▶ [Stated goal]: Locate each line containing the string "this" and copy it out.

▶ [Records shown]:
##############################

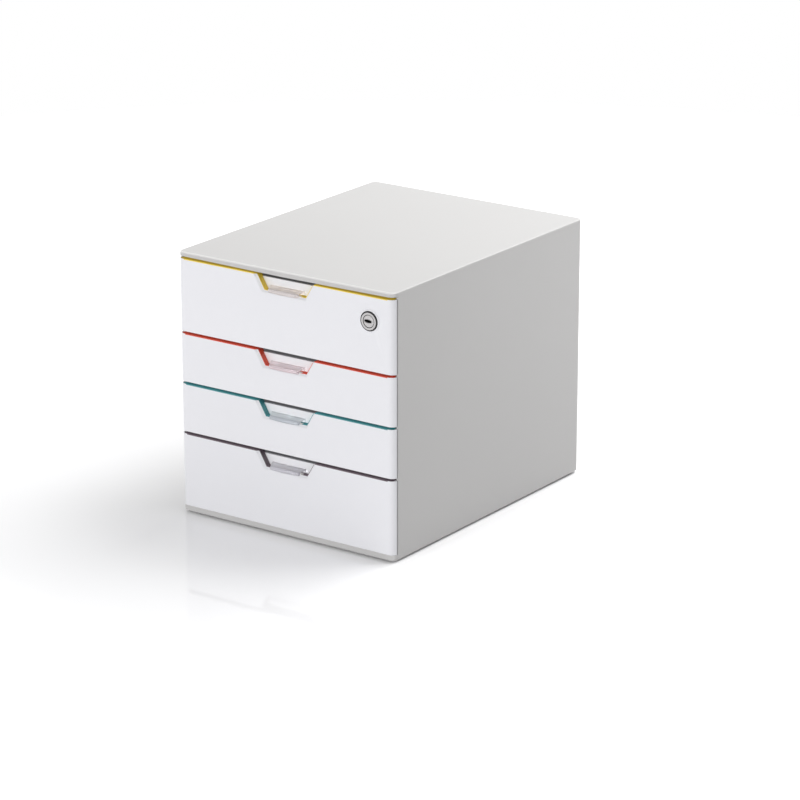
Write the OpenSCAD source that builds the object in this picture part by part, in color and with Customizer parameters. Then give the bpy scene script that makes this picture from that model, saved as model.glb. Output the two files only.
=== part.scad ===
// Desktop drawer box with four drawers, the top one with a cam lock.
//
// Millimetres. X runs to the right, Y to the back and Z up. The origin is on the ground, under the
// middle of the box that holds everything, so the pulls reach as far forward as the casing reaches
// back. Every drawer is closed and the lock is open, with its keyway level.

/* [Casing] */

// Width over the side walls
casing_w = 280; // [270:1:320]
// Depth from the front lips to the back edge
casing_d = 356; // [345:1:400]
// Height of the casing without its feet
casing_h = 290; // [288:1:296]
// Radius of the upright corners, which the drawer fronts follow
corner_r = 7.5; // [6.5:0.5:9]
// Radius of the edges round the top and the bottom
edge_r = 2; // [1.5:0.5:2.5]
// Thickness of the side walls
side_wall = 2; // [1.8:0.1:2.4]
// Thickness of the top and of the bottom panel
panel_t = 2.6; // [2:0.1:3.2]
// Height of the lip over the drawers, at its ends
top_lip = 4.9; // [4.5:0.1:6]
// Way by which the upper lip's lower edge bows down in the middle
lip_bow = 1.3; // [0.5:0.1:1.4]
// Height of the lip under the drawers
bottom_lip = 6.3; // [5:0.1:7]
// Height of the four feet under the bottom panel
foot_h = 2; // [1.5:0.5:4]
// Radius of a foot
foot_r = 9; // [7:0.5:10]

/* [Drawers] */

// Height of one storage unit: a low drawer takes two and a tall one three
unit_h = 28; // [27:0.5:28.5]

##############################

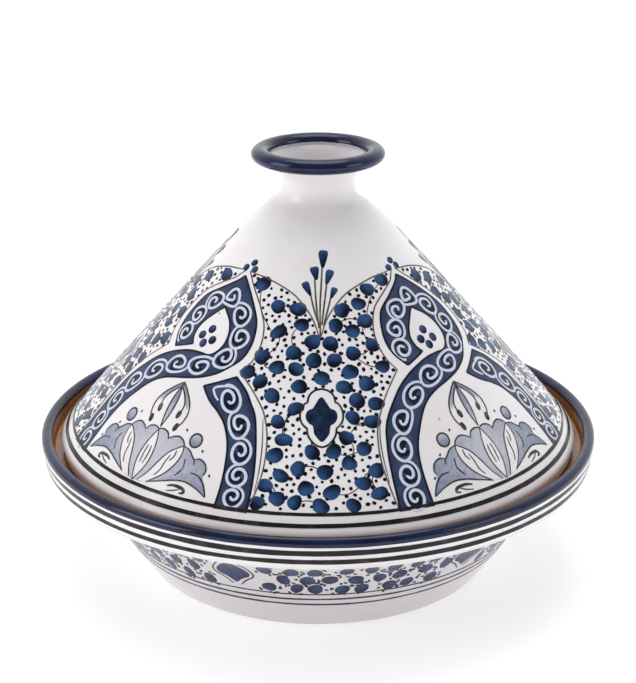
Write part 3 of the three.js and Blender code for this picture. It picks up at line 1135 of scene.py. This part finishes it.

##############################

▶ [Response to the exercise]:
Write the OpenSCAD source that builds the object in this picture part by part, in color and with Customizer parameters. Then give the bpy scene script that makes this picture from that model, saved as model.glb. Output the two files only.
Write part 3 of the three.js and Blender code for this picture. It picks up at line 1135 of scene.py. This part finishes it.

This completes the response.